1961: On a sweltering summer’s day, while her family picnics by the stream on their Suffolk farm, sixteen-year-old Laurel hides out in her childhood tree house dreaming of a boy called Billy, a move to London and the bright future that awaits her. But before the idyllic afternoon is over, Laurel will have witnessed a shocking crime that changes everything.
2011: Now a much-loved actress, Laurel finds herself overwhelmed by the long shadows of her past. Haunted by memories, and the mystery of what she saw that day, she returns to her family home and begins to piece together a secret history. A tale of three strangers from vastly different worlds – Dorothy, Vivien and Jimmy – who are brought together by chance in wartime London and whose lives become fiercely and fatefully entwined.

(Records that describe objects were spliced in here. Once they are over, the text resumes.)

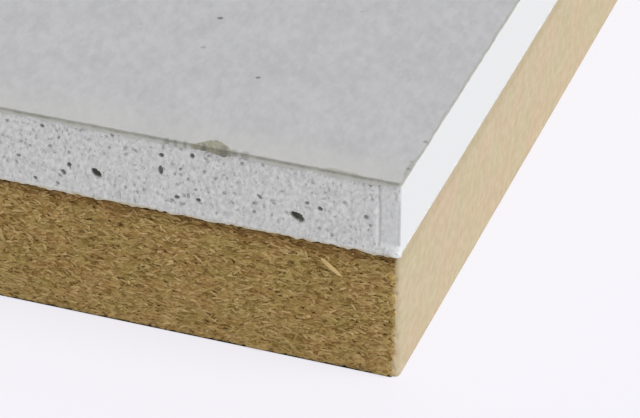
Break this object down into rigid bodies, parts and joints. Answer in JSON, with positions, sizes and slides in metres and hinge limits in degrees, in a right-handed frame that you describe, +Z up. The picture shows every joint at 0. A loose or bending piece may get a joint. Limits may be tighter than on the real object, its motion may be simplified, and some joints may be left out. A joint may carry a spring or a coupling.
{
  "type": "acoustic laminate panel of gypsum board on wood fibre board",
  "caption": "Rectangular acoustic building panel: paper-faced gypsum board bonded to a thicker wood fibre board, square cut on all sides.",
  "frame": {"origin": "middle of the underside of the wood fibre board, on the plane that the panel lies on", "axes": "+X along the panel's length, +Y across its width, +Z up through its thickness, from the fibre board to the grey face paper"},
  "size_m": [1.2, 0.6, 0.0345],
  "materials": {
    "wood_fibre": "matte",
    "back_paper": "matte",
    "gypsum": "matte",
    "face_paper": "matte"
  },
  "bodies": {
    "root": {"wood_fibre_board": "wood_fibre", "back_liner": "back_paper", "gypsum_core": "gypsum", "face_liner": "face_paper"}
  },
  "joints": []
}
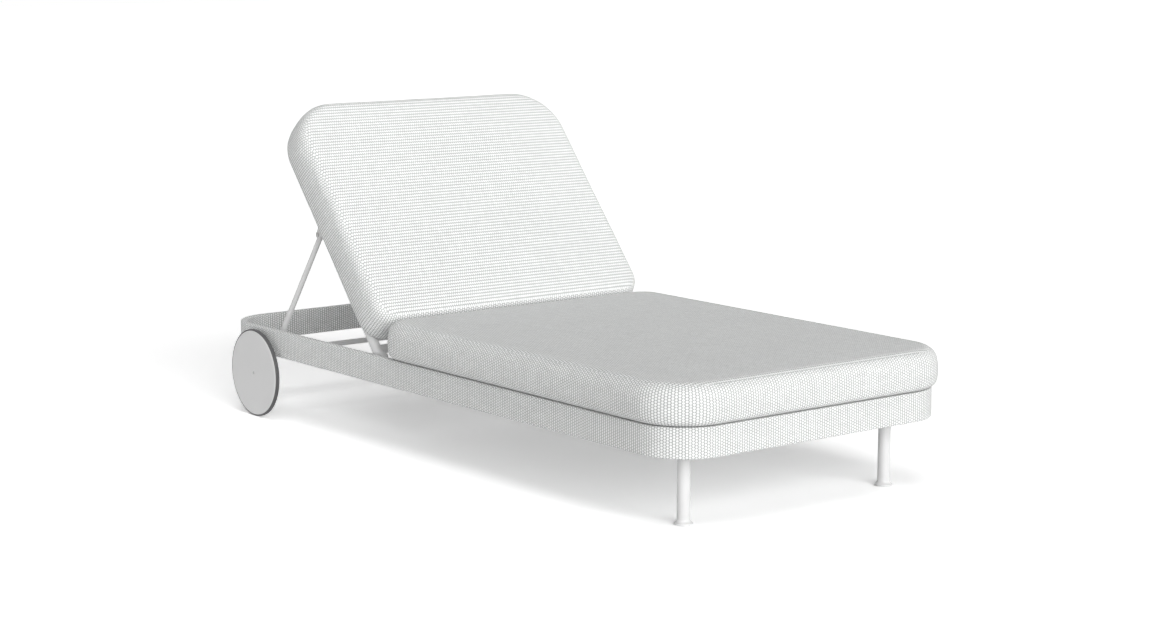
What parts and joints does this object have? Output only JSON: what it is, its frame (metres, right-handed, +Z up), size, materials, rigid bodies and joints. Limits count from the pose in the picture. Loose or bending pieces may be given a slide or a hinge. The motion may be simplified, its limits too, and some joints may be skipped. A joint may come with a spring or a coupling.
{
  "type": "reclining sun lounger",
  "caption": "Low sun lounger with a thick cushion seat and a hinged cushioned back, held up by a folding rear prop, standing on front legs and rear wheels.",
  "frame": {"origin": "On the floor, midway along and across the bed frame. The seat cushion overhangs the foot end by 14.5 mm, so the middle of the whole box is 7 mm nearer the foot.", "axes": "+X to the right-hand side seen from the foot end, +Y towards the head end, +Z up."},
  "size_m": [0.958, 2.0645, 0.8978],
  "materials": {
    "rail_aluminium": "satin",
    "band_weave": "matte",
    "cushion_weave": "matte",
    "white_coat": "satin",
    "wheel_coat": "satin",
    "tyre_rubber": "matte",
    "foot_plastic": "satin",
    "bush_nylon": "matte",
    "pad_rubber": "matte",
    "steel": "satin"
  },
  "bodies": {
    "frame": {"left_side_rail": "rail_aluminium", "right_side_rail": "rail_aluminium", "head_rail": "rail_aluminium", "foot_rail": "rail_aluminium", "left_rail_cover": "band_weave", "right_rail_cover": "band_weave", "head_rail_cover": "band_weave", "foot_rail_cover": "band_weave", "front_cross_beam": "white_coat", "left_seat_ledge": "white_coat", "right_seat_ledge": "white_coat", "seat_slats": "white_coat", "slat_rivets": "steel", "left_front_leg": "white_coat", "right_front_leg": "white_coat", "left_leg_foot": "foot_plastic", "right_leg_foot": "foot_plastic", "leg_screws": "steel", "left_pivot_plate": "white_coat", "right_pivot_plate": "white_coat", "left_pivot_bolt": "steel", "right_pivot_bolt": "steel", "left_prop_rack": "white_coat", "right_prop_rack": "white_coat", "rest_pads": "pad_rubber", "band_screws": "steel", "left_wheel_bracket": "white_coat", "right_wheel_bracket": "white_coat", "bracket_screws": "steel", "left_wheel_axle": "steel", "right_wheel_axle": "steel", "left_hub_screw": "steel", "right_hub_screw": "steel", "seat_cushion": "cushion_weave"},
    "back": {"left_back_arm": "white_coat", "right_back_arm": "white_coat", "back_top_bow": "white_coat", "back_lower_tube": "white_coat", "back_slats": "white_coat", "left_pivot_bush": "bush_nylon", "right_pivot_bush": "bush_nylon", "left_prop_lug": "white_coat", "right_prop_lug": "white_coat", "prop_bolts": "steel", "back_cushion": "cushion_weave"},
    "prop": {"left_prop_strut": "white_coat", "right_prop_strut": "white_coat", "prop_cross_bar": "white_coat", "bar_sleeves": "pad_rubber"},
    "left_wheel": {"left_wheel_disc": "wheel_coat", "left_wheel_tyre": "tyre_rubber", "left_wheel_bush": "bush_nylon"},
    "right_wheel": {"right_wheel_disc": "wheel_coat", "right_wheel_tyre": "tyre_rubber", "right_wheel_bush": "bush_nylon"}
  },
  "joints": [
    {"name": "back_hinge", "type": "hinge", "parent": "frame", "child": "back", "pos_m": [0, 0.2605, 0.243], "axis": [1, 0, 0], "range_deg": [-50, 0]},
    {"name": "prop_hinge", "type": "hinge", "parent": "back", "child": "prop", "pos_m": [0, 0.54846, 0.54573], "axis": [1, 0, 0], "range_deg": [-76, 0]},
    {"name": "left_wheel_spin", "type": "hinge", "parent": "frame", "child": "left_wheel", "pos_m": [-0.4725, 0.82, 0.125], "axis": [1, 0, 0], "continuous": true},
    {"name": "right_wheel_spin", "type": "hinge", "parent": "frame", "child": "right_wheel", "pos_m": [0.4725, 0.82, 0.125], "axis": [1, 0, 0], "continuous": true}
  ],
  "couplings": [
    {"joint": "prop_hinge", "follows": "back_hinge", "ratio": 1.516}
  ]
}
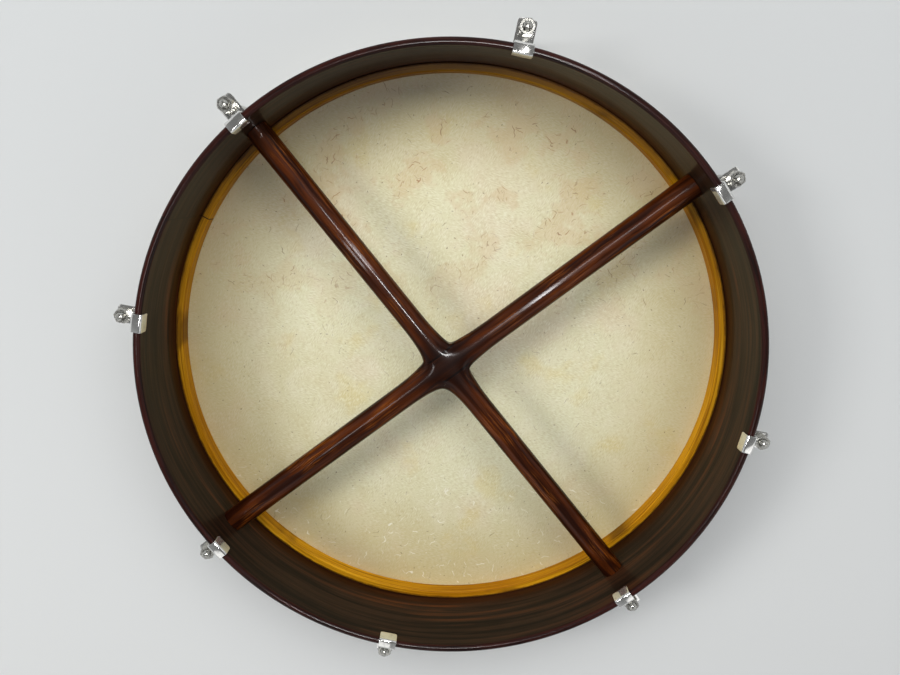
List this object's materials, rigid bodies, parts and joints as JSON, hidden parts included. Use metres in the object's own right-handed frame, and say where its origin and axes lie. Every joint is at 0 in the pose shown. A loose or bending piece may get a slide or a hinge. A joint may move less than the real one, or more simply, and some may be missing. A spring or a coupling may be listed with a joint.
{
  "type": "frame drum",
  "caption": "Shallow round frame drum with one hide head, crossed wooden hand bars in the open back, and outside tuning hooks held by clips over the rim.",
  "frame": {"origin": "centre of the head's outer face, the face that the drum lies on", "axes": "+Z along the drum's axis from the head to the open back; +Y towards the side that is uppermost in the picture; +X to the picture's right"},
  "size_m": [0.4881, 0.4869, 0.0774],
  "materials": {
    "frame_wood": "glossy varnish",
    "bar_wood": "glossy varnish",
    "ring_wood": "satin varnish",
    "goatskin": "matt hide",
    "nickel_plate": "polished plate",
    "steel": "dull plate",
    "brass": "aged"
  },
  "bodies": {
    "root": {"frame_shell": "frame_wood", "bearing_ring": "ring_wood", "skin_head": "goatskin", "crossbar_main": "bar_wood", "crossbar_cross": "bar_wood", "bar_screw_upper_right": "brass", "bar_screw_lower_left": "brass", "bar_screw_upper_left": "brass", "bar_screw_lower_right": "brass", "clip_1": "nickel_plate", "clip_2": "nickel_plate", "clip_3": "nickel_plate", "clip_4": "nickel_plate", "clip_5": "nickel_plate", "clip_6": "nickel_plate", "clip_7": "nickel_plate", "clip_8": "nickel_plate"},
    "tension_hoop": {"counter_hoop": "nickel_plate", "flesh_hoop": "steel", "hook_rod_1": "steel", "hook_rod_2": "steel", "hook_rod_3": "steel", "hook_rod_4": "steel", "hook_rod_5": "steel", "hook_rod_6": "steel", "hook_rod_7": "steel", "hook_rod_8": "steel"},
    "nut_1": {"hook_nut_1": "steel"},
    "nut_2": {"hook_nut_2": "steel"},
    "nut_3": {"hook_nut_3": "steel"},
    "nut_4": {"hook_nut_4": "steel"},
    "nut_5": {"hook_nut_5": "steel"},
    "nut_6": {"hook_nut_6": "steel"},
    "nut_7": {"hook_nut_7": "steel"},
    "nut_8": {"hook_nut_8": "steel"}
  },
  "joints": [
    {"name": "head_tension", "type": "slide", "parent": "root", "child": "tension_hoop", "axis": [0, 0, 1], "range_m": [-0.0012, 0.003], "deforming": ["skin_head"]},
    {"name": "nut_1_turn", "type": "hinge", "parent": "root", "child": "nut_1", "pos_m": [0.19823, 0.13881, 0.0607], "axis": [0, 0, -1], "range_deg": [-433, 1081]},
    {"name": "nut_2_turn", "type": "hinge", "parent": "root", "child": "nut_2", "pos_m": [0.05073, 0.23662, 0.0607], "axis": [0, 0, -1], "range_deg": [-433, 1081]},
    {"name": "nut_3_turn", "type": "hinge", "parent": "root", "child": "nut_3", "pos_m": [-0.1523, 0.18807, 0.0607], "axis": [0, 0, -1], "range_deg": [-433, 1081]},
    {"name": "nut_4_turn", "type": "hinge", "parent": "root", "child": "nut_4", "pos_m": [-0.23825, 0.04244, 0.0607], "axis": [0, 0, -1], "range_deg": [-433, 1081]},
    {"name": "nut_5_turn", "type": "hinge", "parent": "root", "child": "nut_5", "pos_m": [-0.19173, -0.14766, 0.0607], "axis": [0, 0, -1], "range_deg": [-433, 1081]},
    {"name": "nut_6_turn", "type": "hinge", "parent": "root", "child": "nut_6", "pos_m": [-0.05403, -0.23589, 0.0607], "axis": [0, 0, -1], "range_deg": [-433, 1081]},
    {"name": "nut_7_turn", "type": "hinge", "parent": "root", "child": "nut_7", "pos_m": [0.1453, -0.19352, 0.0607], "axis": [0, 0, -1], "range_deg": [-433, 1081]},
    {"name": "nut_8_turn", "type": "hinge", "parent": "root", "child": "nut_8", "pos_m": [0.23561, -0.05526, 0.0607], "axis": [0, 0, -1], "range_deg": [-433, 1081]}
  ],
  "couplings": [
    {"joint": "nut_1_turn", "follows": "head_tension", "rad_per_m": 6283.2},
    {"joint": "nut_2_turn", "follows": "head_tension", "rad_per_m": 6283.2},
    {"joint": "nut_3_turn", "follows": "head_tension", "rad_per_m": 6283.2},
    {"joint": "nut_4_turn", "follows": "head_tension", "rad_per_m": 6283.2},
    {"joint": "nut_5_turn", "follows": "head_tension", "rad_per_m": 6283.2},
    {"joint": "nut_6_turn", "follows": "head_tension", "rad_per_m": 6283.2},
    {"joint": "nut_7_turn", "follows": "head_tension", "rad_per_m": 6283.2},
    {"joint": "nut_8_turn", "follows": "head_tension", "rad_per_m": 6283.2}
  ]
}
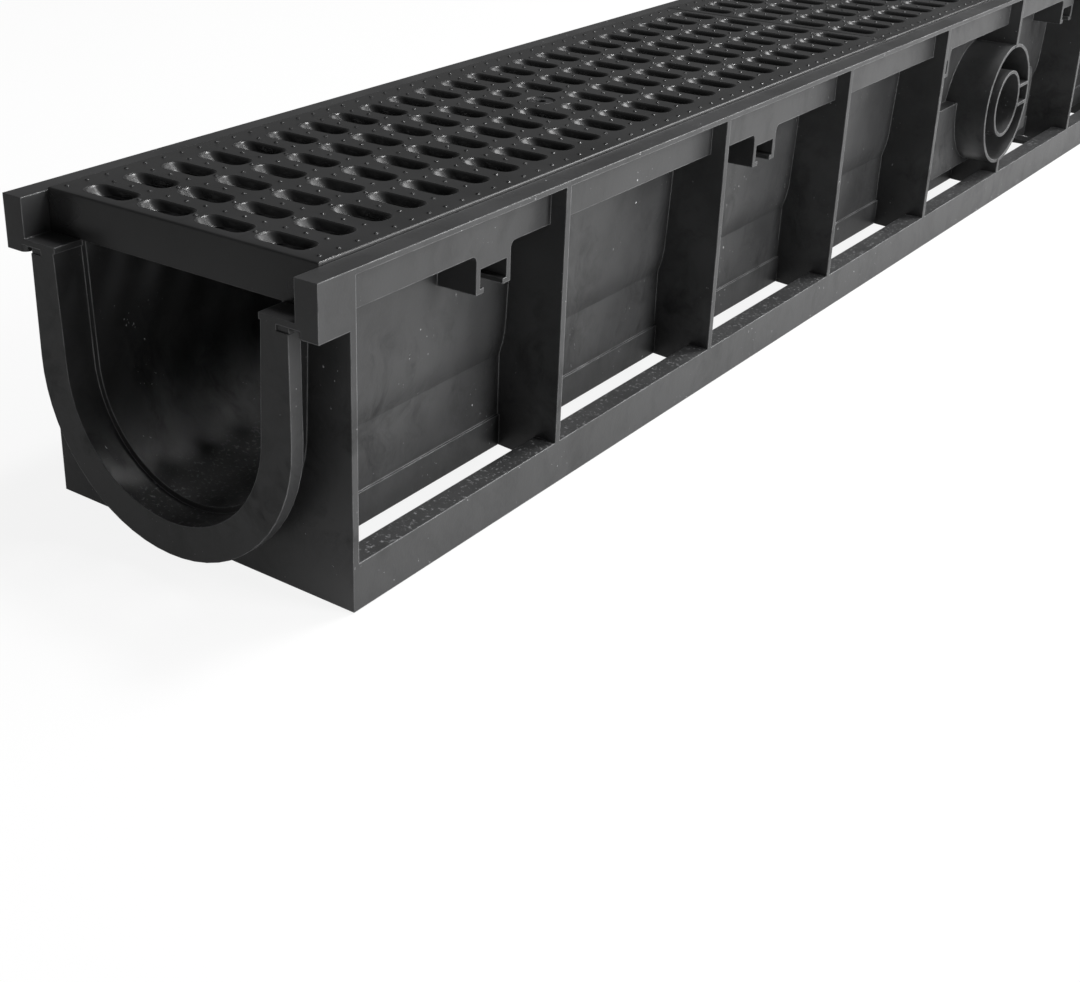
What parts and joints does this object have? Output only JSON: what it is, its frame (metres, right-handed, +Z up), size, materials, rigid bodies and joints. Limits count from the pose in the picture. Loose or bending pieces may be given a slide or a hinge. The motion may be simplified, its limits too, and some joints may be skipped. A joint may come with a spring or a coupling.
{
  "type": "channel drain",
  "caption": "Straight plastic drainage channel with a half-round trough, ribbed sides, base rails, a side pipe outlet and slotted top gratings.",
  "frame": {"origin": "centre of the base, in the plane that the rails stand on", "axes": "+Z up, +Y along the channel from the socket end to the spigot end, +X towards the side outlet"},
  "size_m": [0.165, 1, 0.14],
  "materials": {
    "black_plastic": "satin moulded polypropylene, charcoal black",
    "grating_plastic": "satin moulded plastic, black",
    "steel": "dull zinc-plated steel"
  },
  "bodies": {
    "root": {"channel_body": "black_plastic", "grating_front": "grating_plastic", "grating_rear": "grating_plastic", "locking_bar_front": "steel", "locking_bar_rear": "steel", "fixing_screw_front": "steel", "fixing_screw_rear": "steel"}
  },
  "joints": []
}
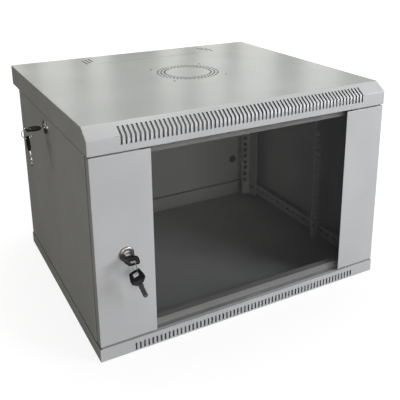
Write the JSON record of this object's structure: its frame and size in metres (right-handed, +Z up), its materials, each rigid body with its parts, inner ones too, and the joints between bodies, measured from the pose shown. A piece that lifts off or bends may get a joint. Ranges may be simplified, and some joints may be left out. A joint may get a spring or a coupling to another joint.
{
  "type": "wall mount network cabinet",
  "caption": "Wall-hung steel enclosure for nineteen inch rack equipment, with a hinged glass door, tilting side panels, cam locks with keys, and a vented, fan-ready roof.",
  "frame": {"origin": "underside of the base tray, at the middle of the body's footprint", "axes": "+X to the right as seen from the front, -Y out of the front door, +Z up"},
  "size_m": [0.5766, 0.519, 0.366],
  "materials": {
    "grey_powder_coat": "light grey powder coat, semi gloss",
    "zinc_plated_steel": "zinc plated, dull",
    "hinge_brass": "turned, plain",
    "smoked_glass": "tempered, smoke tint, polished edges",
    "bonding_tape": "black foam tape",
    "bright_nickel": "bright nickel plate",
    "black_key_plastic": "moulded, fine grain"
  },
  "bodies": {
    "cabinet": {"top_cover": "grey_powder_coat", "base_cover": "grey_powder_coat", "back_panel": "grey_powder_coat", "rear_rail_lower": "grey_powder_coat", "rear_rail_upper": "grey_powder_coat", "front_rail_lower": "grey_powder_coat", "front_rail_upper": "grey_powder_coat", "front_post_left": "grey_powder_coat", "front_post_right": "grey_powder_coat", "rear_post_left": "grey_powder_coat", "rear_post_right": "grey_powder_coat", "depth_rail_lower_left": "grey_powder_coat", "depth_rail_lower_right": "grey_powder_coat", "depth_rail_upper_left": "grey_powder_coat", "depth_rail_upper_right": "grey_powder_coat", "rack_rail_front_left": "grey_powder_coat", "rack_rail_front_right": "grey_powder_coat", "rack_rail_rear_left": "grey_powder_coat", "rack_rail_rear_right": "grey_powder_coat", "wall_rail_left": "grey_powder_coat", "wall_rail_right": "grey_powder_coat", "rail_bolts": "zinc_plated_steel", "hinge_bushes": "hinge_brass"},
    "door": {"door_lock_strip": "grey_powder_coat", "door_hinge_strip": "grey_powder_coat", "door_glass": "smoked_glass", "door_glass_tapes": "bonding_tape", "door_hinge_pins": "zinc_plated_steel", "door_lock_housing": "bright_nickel", "door_lock_nut": "zinc_plated_steel"},
    "door_plug": {"door_lock_plug": "bright_nickel", "door_lock_cam": "zinc_plated_steel", "door_key_bow": "black_key_plastic", "door_key_blade": "bright_nickel"},
    "door_ring": {"door_key_ring": "bright_nickel"},
    "door_spare_key": {"door_spare_bow": "black_key_plastic", "door_spare_blade": "bright_nickel"},
    "left_panel": {"side_panel_left": "grey_powder_coat", "left_lock_housing": "bright_nickel", "left_lock_nut": "zinc_plated_steel"},
    "left_plug": {"left_lock_plug": "bright_nickel", "left_lock_cam": "zinc_plated_steel", "left_key_bow": "black_key_plastic", "left_key_blade": "bright_nickel"},
    "left_ring": {"left_key_ring": "bright_nickel"},
    "left_spare_key": {"left_spare_bow": "black_key_plastic", "left_spare_blade": "bright_nickel"},
    "right_panel": {"side_panel_right": "grey_powder_coat", "right_lock_housing": "bright_nickel", "right_lock_nut": "zinc_plated_steel"},
    "right_plug": {"right_lock_plug": "bright_nickel", "right_lock_cam": "zinc_plated_steel"}
  },
  "joints": [
    {"name": "door_hinge", "type": "hinge", "parent": "cabinet", "child": "door", "pos_m": [0.258, -0.207, 0.1755], "axis": [0, 0, 1], "range_deg": [0, 180]},
    {"name": "door_lock_turn", "type": "hinge", "parent": "door", "child": "door_plug", "pos_m": [-0.2185, -0.215, 0.17], "axis": [0, 1, 0], "range_deg": [0, 90]},
    {"name": "door_ring_swing", "type": "hinge", "parent": "door_plug", "child": "door_ring", "pos_m": [-0.2185, -0.2463, 0.17], "axis": [1, 0, 0], "range_deg": [-35, 10]},
    {"name": "door_spare_swing", "type": "hinge", "parent": "door_ring", "child": "door_spare_key", "pos_m": [-0.2185, -0.2463, 0.1548], "axis": [0, 1, 0], "range_deg": [-45, 45]},
    {"name": "left_panel_tilt", "type": "hinge", "parent": "cabinet", "child": "left_panel", "pos_m": [-0.2675, 0, 0.022], "axis": [0, -1, 0], "range_deg": [0, 25]},
    {"name": "left_lock_turn", "type": "hinge", "parent": "left_panel", "child": "left_plug", "pos_m": [-0.266, 0.016, 0.307], "axis": [-1, 0, 0], "range_deg": [0, 90]},
    {"name": "left_ring_swing", "type": "hinge", "parent": "left_plug", "child": "left_ring", "pos_m": [-0.2973, 0.016, 0.307], "axis": [0, -1, 0], "range_deg": [-35, 10]},
    {"name": "left_spare_swing", "type": "hinge", "parent": "left_ring", "child": "left_spare_key", "pos_m": [-0.2973, 0.016, 0.2918], "axis": [1, 0, 0], "range_deg": [-45, 45]},
    {"name": "right_panel_tilt", "type": "hinge", "parent": "cabinet", "child": "right_panel", "pos_m": [0.2675, 0, 0.022], "axis": [0, 1, 0], "range_deg": [0, 25]},
    {"name": "right_lock_turn", "type": "hinge", "parent": "right_panel", "child": "right_plug", "pos_m": [0.266, 0.016, 0.307], "axis": [-1, 0, 0], "range_deg": [0, 90]}
  ]
}
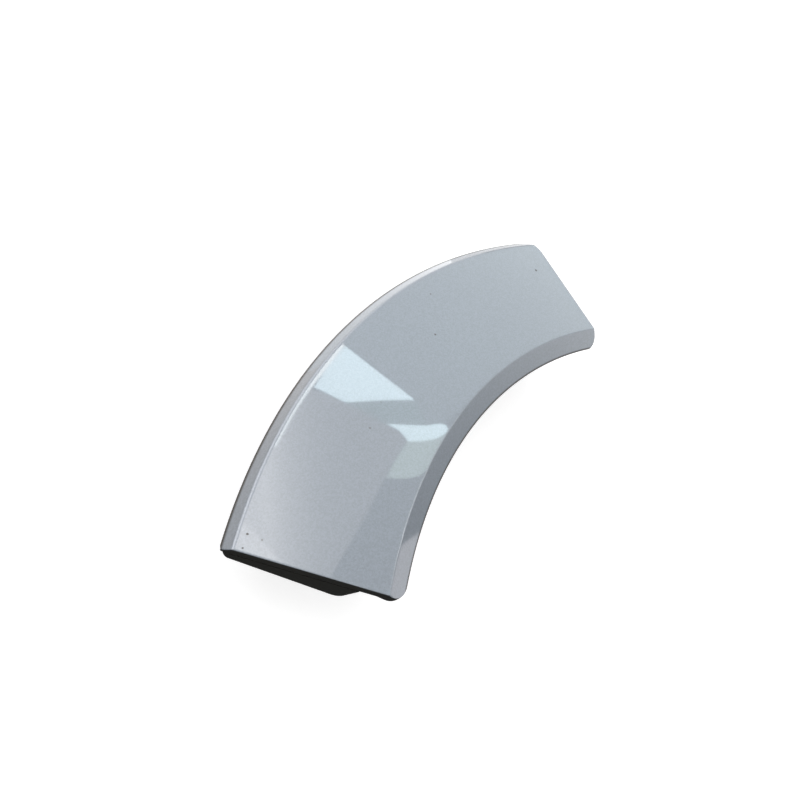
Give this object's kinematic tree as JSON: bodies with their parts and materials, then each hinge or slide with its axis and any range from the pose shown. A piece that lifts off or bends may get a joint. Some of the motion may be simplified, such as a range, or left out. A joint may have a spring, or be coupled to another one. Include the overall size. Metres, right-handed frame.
{
  "type": "washing machine door handle",
  "caption": "Arc-shaped silver pull lever on a black base for a round front-loader door; pulling its inner edge swings a sprung latch hook behind it.",
  "frame": {"origin": "midway between the two fixing screw holes, on the flat back that lies on the door ring", "axes": "+X along the handle, +Y towards its convex outer edge, +Z out of the door through the silver face"},
  "size_m": [0.18, 0.0655, 0.0407],
  "materials": {
    "silver_cover": "silver metallic paint under clear lacquer on ABS",
    "black_frame": "moulded black ABS",
    "black_base": "moulded black ABS",
    "pin_steel": "bright drawn steel",
    "spring_steel": "spring wire",
    "screw_steel": "zinc plated steel",
    "hook_zinc": "die-cast zinc, as cast",
    "buffer_rubber": "soft rubber"
  },
  "bodies": {
    "base": {"base_housing": "black_base", "pivot_pin": "pin_steel", "pivot_clip": "spring_steel", "return_spring": "spring_steel", "stop_buffer_left": "buffer_rubber", "stop_buffer_right": "buffer_rubber", "hook_pin": "pin_steel", "hook_clip": "spring_steel", "hook_spring": "spring_steel"},
    "lever": {"front_cover": "silver_cover", "lever_frame": "black_frame", "cover_screw_1": "screw_steel", "cover_screw_2": "screw_steel", "cover_screw_3": "screw_steel", "cover_screw_4": "screw_steel"},
    "hook": {"latch_hook": "hook_zinc"}
  },
  "joints": [
    {"name": "lever_pull", "type": "hinge", "parent": "base", "child": "lever", "pos_m": [0, 0.02429, -0.002], "axis": [-1, 0, 0], "range_deg": [0, 10], "stiffness_Nm_per_rad": 0.6, "springref_deg": -17.19, "deforming": ["return_spring"]},
    {"name": "hook_swing", "type": "hinge", "parent": "base", "child": "hook", "pos_m": [0, 0.01029, -0.004], "axis": [-1, 0, 0], "range_deg": [0, 15], "stiffness_Nm_per_rad": 0.05, "springref_deg": -17.19, "deforming": ["hook_spring"]}
  ],
  "couplings": [
    {"joint": "hook_swing", "follows": "lever_pull", "ratio": 1.5}
  ]
}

Transporting you through the 1930s, 1960s and present day, The Secret Keeper is an exceptional, emotional mystery from a much-loved storyteller.
‘Kate Morton excels in this enthralling novel about desires and divided loyalties’ – Good Housekeeping
PUBLISHERS WEEKLY
In her enjoyable latest novel, Morton returns with her signature brand of storytelling, following The Distant Hours. When 16-year-old, Laurel Nicholson witnesses her mother commit a shocking crime after a man Laurel doesn't know comes to the house. Over time, Laurel alters the memory. Years later, Laurel, now a famous actress, returns to her childhood home as her mother, Dorothy, lies dying. When a photograph of their mother as a young woman with an air unfamiliar to her daughters is uncovered, Laurel is put on a path to uncover her mother's secrets. In WWII Dorothy and her lover, Jimmy Metcalfe, devised a plan to punish Vivien Jenkins, a woman Dorothy imagined had slighted her. Vivien too had secrets that had life-altering consequences for the three. Though Morton does follow the same basic framework of her previous novels, she is still masterful at controlling a story's flow and tension. Readers will not suspect the twist at the end.